Wielding her ponytail brush like a sword or a lasso at the ready, Culley encircles personal memories and collective feelings, coaxing them forward into loose, unbridled forms that spill across canvas. Charged with multitudes of emotion, each work represents a sum of all of the artist’s parts: mental, physical, spiritual. Obliterating and resurrecting them through paint, the exhibition pulses with adrenaline, a feverish urgency that feels immediate and close to the surface.
The exhibition begins with her series Watch me drop this tight skin to the floor and explode, see me erupting, bubbling, shedding, lactating. It soothes your soul to know how mangled she is at the core (2024). The trio of works depicts crouching figures in various states of becoming unbodied: limbs twist and flail, breasts multiply and implode, phallic forms are thrust out and swinging. Their toothy mouths are wide with fury, skins are being shed, the layers are coming off. There is a deep feminine truth that resonates within this series: the universal desire to scream into the void.
In contrast, the first work Culley made for the show is a small self-portrait, Give us a kiss on the lips (2024), which she painted after reflecting on an unwanted advance she encountered as a teenager with a prominent male figure in the arts.
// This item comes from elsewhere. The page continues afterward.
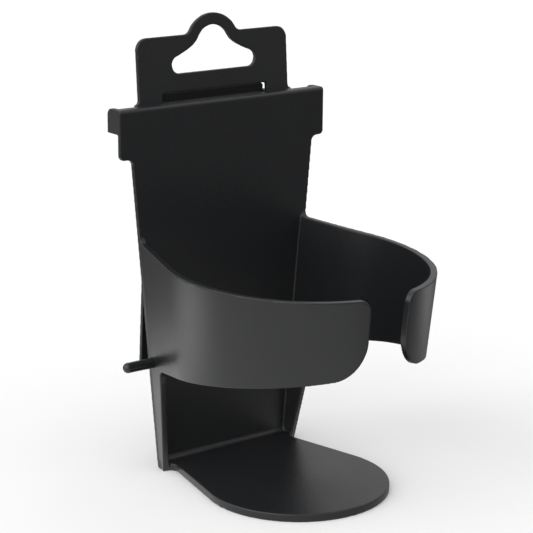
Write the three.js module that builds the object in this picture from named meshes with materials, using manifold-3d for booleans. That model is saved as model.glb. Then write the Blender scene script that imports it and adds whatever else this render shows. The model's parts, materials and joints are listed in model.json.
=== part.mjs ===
// Hanging cup holder: a moulded body that hangs by the bar across its top, with a hinged blade behind it.
// Millimetres, +Z up. The origin is the centre of the round base, on its underside; +Y is the back.

import * as THREE from 'three';
import { mergeGeometries, mergeVertices } from 'three/addons/utils/BufferGeometryUtils.js';
import Module from 'manifold-3d';

// ---- driving dimensions -------------------------------------------------------------------------------

const GAP = 0.3;                  // clearance between pieces that touch

const BASE_RADIUS = 35.3;         // round front of the base
const BASE_REACH = 46.2;          // from the back plate's front face to the centre of the round front
const BASE_THICKNESS = 3;
const BASE_FLARE = THREE.MathUtils.degToRad(12);   // angle of the base's straight sides to the middle plane
const BASE_NECK_RADIUS = 3.8;     // hollow corner between the base and the foot of each side wall
const FOOT_FILLET = 3;            // hollow corner between the base and the back plate
const HEEL_RADIUS = 3;            // rounded lower rear edge

const PLATE_THICKNESS = 1.9;
const FOOT_WIDTH = 62.2;          // back plate's width at the floor
const SIDE_TAPER = 0.089;         // how much each side moves out per millimetre of height
const WALL_THICKNESS = 2.6;       // side walls and arms

const RING_RADIUS = 49.5;         // half width of the arms' oval ring, at the height of ARM_TOP_BACK
const RING_TAPER = 0.095;         // how much it grows per millimetre of height
const RING_STRETCH = 1.12;        // the ring's length from front to back over its width
const RING_REACH = 44.9;          // from the back plate's front face to the centre of the arms' ring
const ARM_GAP = 17;               // opening between the arm ends
const ARM_TOP_BACK = 91.4;        // heights of the arms' edges, at the plate and at the front
const ARM_TOP_FRONT = 87.2;
const ARM_BOTTOM_BACK = 41.3;
const ARM_BOTTOM_FRONT = 59.6;
const ARM_TOP_CORNER = 4.5;       // corner radii of the arm ends
const ARM_BOTTOM_CORNER = 13;
const ARM_ROOT_FILLET = 2.5;      // hollow corner where the arm's top edge meets the plate
const FLANGE_DEPTH = 3.2;         // depth of the side wall in front of the plate, at the floor
const FLANGE_SLOPE = 0.138;       // how much deeper it gets per millimetre of height

const BAR_WIDTH = 95;
const BAR_TOP = 142.4;
const BAR_FRONT_HEIGHT = 18.9;
const BAR_DEPTH = 4.9;            // depth of its roof
const BAR_WALL = 2;
const BAR_NOSE_RADIUS = 1.6;      // front top edge
const BAR_CORNER = 2;
const CHEEK_DEPTH = 8.9;          // the cheeks close the bar's ends and stand out behind it
const CHEEK_HEIGHT = 9.3;
const CHEEK_THICKNESS = 2.2;
const CHEEK_RADIUS = 2;
const BAR_STEP_FILLET = 2.3;      // hollow corner under each end of the bar

const TAB_WIDTH = 69.4;
const TAB_THICKNESS = 1.7;
const TAB_SETBACK = 6.4;          // from the bar's front face to the tab's
const TAB_SHOULDER = 24.4;        // shoulder height over the bar
const TAB_CORNER = 4.5;
const TAB_LEAN = THREE.MathUtils.degToRad(4);
const TAB_WINDOW_WIDTH = 48.6;    // opening between the two legs
const TAB_WINDOW_HEIGHT = 3.1;
const TAB_HUMP_RADIUS = 12.2;
const SLOT_TOP_RADIUS = 7.7;
const SLOT_CROWN = 19.6;          // height of the round top's centre over the bar
const SLOT_FLOOR = 10.1;          // height of the slot's flat bottom over the bar
const SLOT_LOBE_RADIUS = 3.3;
const SLOT_WIDTH = 38.6;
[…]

While the work also shows her mouth hanging open, imprinted with a red dollar sign, it’s not yet enraged; rather, it is docile, confused, as if a doctor has said ‘Say AH!’ before trapping her tongue for a general oral check-up. “When women express an anger powerful enough to move the story, they’re almost immediately demonised,” explains Culley, “I no longer want to contribute to the greater silencing. I can’t bear the shame of it. But the web of deception is systematic, men bury secrets to protect each other. Though I’ll no longer let it be implied that rage is an irrational emotion for women.” This piece stands as an infant precursor and manifesto to the trials and tribulations of being a woman and the ideas that Culley would later become aware of, navigate and endure.
Amongst her signature characters emerge the borderless bodies of new psychological life forms, dubbed ‘fear fairies’. Culley imagines them as manifestations of her anxiety, which she once caged and locked inside of herself but are now writ large: menacing, agitated, and bursting with energy. Babe, you’re on fire with green edged flames, this healing feeling burns (2024) depicts a fear fairy hovering in flight, its beating wings outstretched in a melting pot of vivid hues. Giving way to a monstrous form erupting from within, from its centre swarms a beastly gaze, illuminating other possible faces within the same frame (her wings, head, the sky). Yet there is also a soothing fluidity about this creature, an elemental calm that comes with being set free. Through her, we can better understand our many changeable parts and the nature of the multifaceted feminine.
Reconciling compositions that toe the line between disorder and euphoria, Culley attempts to find peace between conflicting realms, simultaneously acknowledging the impossibility of the task at hand. By tearing open, breaking down and reaching for the truest parts of herself, she ultimately connects her stories with others—parallel, parallel.